AxisArray utility methods#
There are many built in methods for manipulating AxisArray objects, such as:
as2d: Get a 2D view of the data with the specified dimension as the first axis.
shape2d: Calculate the 2D shape when viewing array with specified axis first.
slice_along_axis: Slice the input array along a specified axis using the given slice object or integer index.
sliding_win_oneaxis: Generates a view of an array using a sliding window of specified length along a specified axis of the input array.
view2d: Context manager providing a 2D view of the data.
The following are AxisArray class methods for manipulating the underlying data:
concatenate: Concatenate multiple AxisArray objects along a specified dimension.
isel: Select data using integer-based indexing along specified dimensions.
iter_over_axis: Iterate over slices of the data along a specified axis.
sel: Select data using label-based indexing along specified dimensions.
to_xr_dataarray: Convert the AxisArray to an xarray DataArray.
transpose: Transpose the dimensions of an AxisArray.
Further utility methods (for getting data views, axis information, and shapes):
as2d: Get a 2D view of the data with the specified dimension as the first axis.
ax: Get AxisInfo for a specified dimension.
axis_idx: Get the axis index for a given dimension name or pass through if already an int.
get_axis: Get the axis coordinate system for a specified dimension.
get_axis_idx: Get the axis index for a given dimension name.
get_axis_name: Get the axis name for a given axis index.
shape: Get the shape of the data array.
shape_2d: Get the shape of the 2D view of the data with the specified dimension as the first axis.
view_2d: Context manager providing a 2D view of the data.
How to return an AxisArray object#
To return an AxisArray object, you can create an instance of the AxisArray class and populate it with your data.
There is some time cost in the creation of the AxisArray object. For performance-critical code, the preferred way is to use replace (imported from ezmsg.util.messages.axisarray) to modify the data as needed before returning the AxisArray object. One can think of this as similar to how one would use dataclasses.replace to create a new instance of a dataclass with some attributes changed.
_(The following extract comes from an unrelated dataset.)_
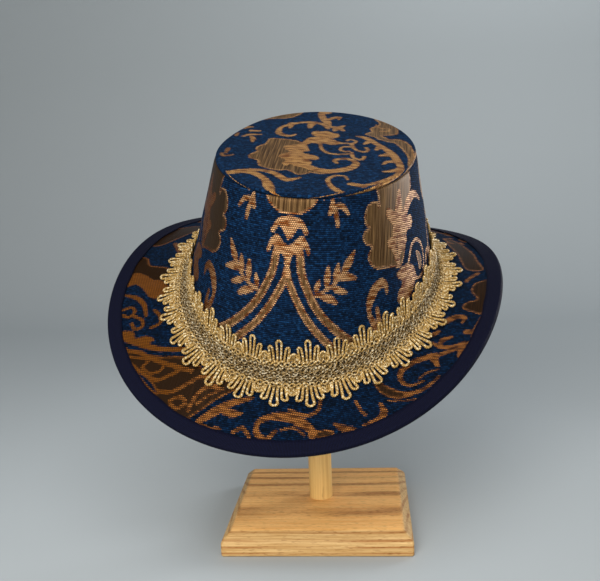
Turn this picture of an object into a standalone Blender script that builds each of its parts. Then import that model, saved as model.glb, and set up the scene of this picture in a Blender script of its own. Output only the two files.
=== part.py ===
# Tall brocade hat with a curled brim, resting on a square wooden stand.
# The origin is the middle of the stand's underside, +Z is up and the hat's front faces -Y.

import bmesh
import bpy
from bisect import bisect_right
from math import atan2, cos, exp, hypot, pi, radians, sin, tan
from mathutils import Euler, Matrix, Vector

# Stand
BASE_SIDE = 0.122
BASE_EDGE_HEIGHT = 0.0098
BASE_CHAMFER_RISE = 0.0061
BASE_CHAMFER_INSET = 0.0064
POST_DIAMETER = 0.016
POST_HEIGHT = 0.247          # from the top of the base to the tip's underside, on the post's axis
POST_SOCKET_DEPTH = 0.010

# How the hat sits on the post: it leans forward and a little to one side
HAT_LEAN = radians(21.7)
HAT_ROLL = radians(5.3)
HAT_TURN = radians(-8.5)
SEAT_TO_SIDE = -0.0114       # from the crown's axis to the post, in the hat's own axes
SEAT_TO_BACK = 0.0231

# Crown, in the hat's own axes: x to the side, y to the back, z along the crown
CROWN_HEIGHT = 0.0936
CROWN_FOOT_WIDTH = 0.1676
CROWN_FOOT_LENGTH = 0.2020
CROWN_TOP_WIDTH = 0.1244
CROWN_TOP_LENGTH = 0.1552
CROWN_WALL = 0.0020
TIP_THICKNESS = 0.0020

# Brim, binding and braid
BRIM_WIDTH = 0.050
BRIM_THICKNESS = 0.0020
BINDING_FACE = 0.0095
BINDING_THICKNESS = 0.0007
BRAID_CORE_WIDTH = 0.0155
BRAID_TALL_LOOP = 0.0125
BRAID_SHORT_LOOP = 0.0085
BRAID_ARCH = 0.0045
BRAID_THICKNESS = 0.0022
BRAID_RISE = 0.0012          # how far the braid's middle lies above the seam
BRAID_FAN_PITCH = 0.0174
BRAID_START = 0.0038         # from the front's middle to the nearest fan, along the seam

SEAM_GAP = 0.0003            # between touching pieces
ROUND_STEPS = 72
POST_STEPS = 32

# One row for each eighth of the way round, counted from the front towards +X:
# the seam's height as a share of CROWN_HEIGHT, and the brim's reach, its edge's rise above the seam
# and the sag of its middle below a straight line, as shares of BRIM_WIDTH
BRIM_ROWS = [
    {"azimuth": 0, "seam": -0.113, "reach": 0.880, "rise": -0.460, "sag": 0.02},
    {"azimuth": 45, "seam": -0.021, "reach": 0.970, "rise": -0.165, "sag": 0.03},
    {"azimuth": 90, "seam": 0.118, "reach": 0.885, "rise": 0.135, "sag": 0.06},
    {"azimuth": 135, "seam": 0.139, "reach": 0.860, "rise": -0.230, "sag": 0.04},
    {"azimuth": 180, "seam": 0.113, "reach": 0.735, "rise": -0.550, "sag": 0.02},
    {"azimuth": 225, "seam": 0.139, "reach": 0.940, "rise": -0.430, "sag": 0.04},
    {"azimuth": 270, "seam": 0.118, "reach": 0.995, "rise": -0.145, "sag": 0.06},
    {"azimuth": 315, "seam": -0.021, "reach": 1.045, "rise": -0.365, "sag": 0.03},
]

# Where the crown's top is pushed in: depth is a share of the half width there
CROWN_FLATS = [
    {"azimuth": 256, "depth": 0.045, "spread": 26},
]

# The tip's rounded rim, from its underside up, as shares of TIP_THICKNESS
TIP_RIM = [
    {"inset": 0.15, "height": 0.00},
    {"inset": 0.00, "height": 0.35},
    {"inset": 0.15, "height": 0.75},
    {"inset": 0.60, "height": 1.00},
]

# One fan of cord loops and the arch beside it: place is a share of the fan's pitch,
# and the loop that reaches farthest there is named
BRAID_FAN = [
    {"place": 0.00, "reach": "arch"},
    {"place": 0.20, "reach": "arch"},
    {"place": 0.28, "reach": "short"},
    {"place": 0.42, "reach": "tall"},
    {"place": 0.58, "reach": "tall"},
    {"place": 0.72, "reach": "short"},
    {"place": 0.80, "reach": "arch"},
]
LOOP_LENGTHS = {"arch": BRAID_ARCH, "short": BRAID_SHORT_LOOP, "tall": BRAID_TALL_LOOP}

BASE_HEIGHT = BASE_EDGE_HEIGHT + BASE_CHAMFER_RISE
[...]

from ezmsg.util.messages.axisarray import LinearAxis, replace
# Create some sample data
new_data = some_processing_function(message.data)
# Define newly created axis
axis = LinearAxis(offset=0.0, gain=0.01, unit='s')
# Create a new AxisArray message by replacing data and axes
msg_out = replace(
message,
data=new_data,
axes={
**message.axes,
new_axis: axis,
},
)
Calling ezmsg.util.messages.axisarray.replace() calls the utility function fast_replace (in ezmsg.util.messages.util) which is an optimized version of the standard python dataclasses.replace function. The optimization occurs due to skipping certain validation checks that would normally occur when initialising a dataclass. Specifically, unlike dataclasses.replace, this function does not check for type compatibility, nor does it check that the passed in fields are valid fields for the dataclass and not flagged as init=False.
If you have concerns over this reduced safety, if you set the environment variable EZMSG_DISABLE_FAST_REPLACE=1, then this imported replace function will simply be the function dataclasses.replace defined in the python standard dataclasses module.
Note
Use of this purpose-made replace function is not limited to AxisArray objects. It can be used to create any dataclass object given an instance of said class, including user-defined dataclasses.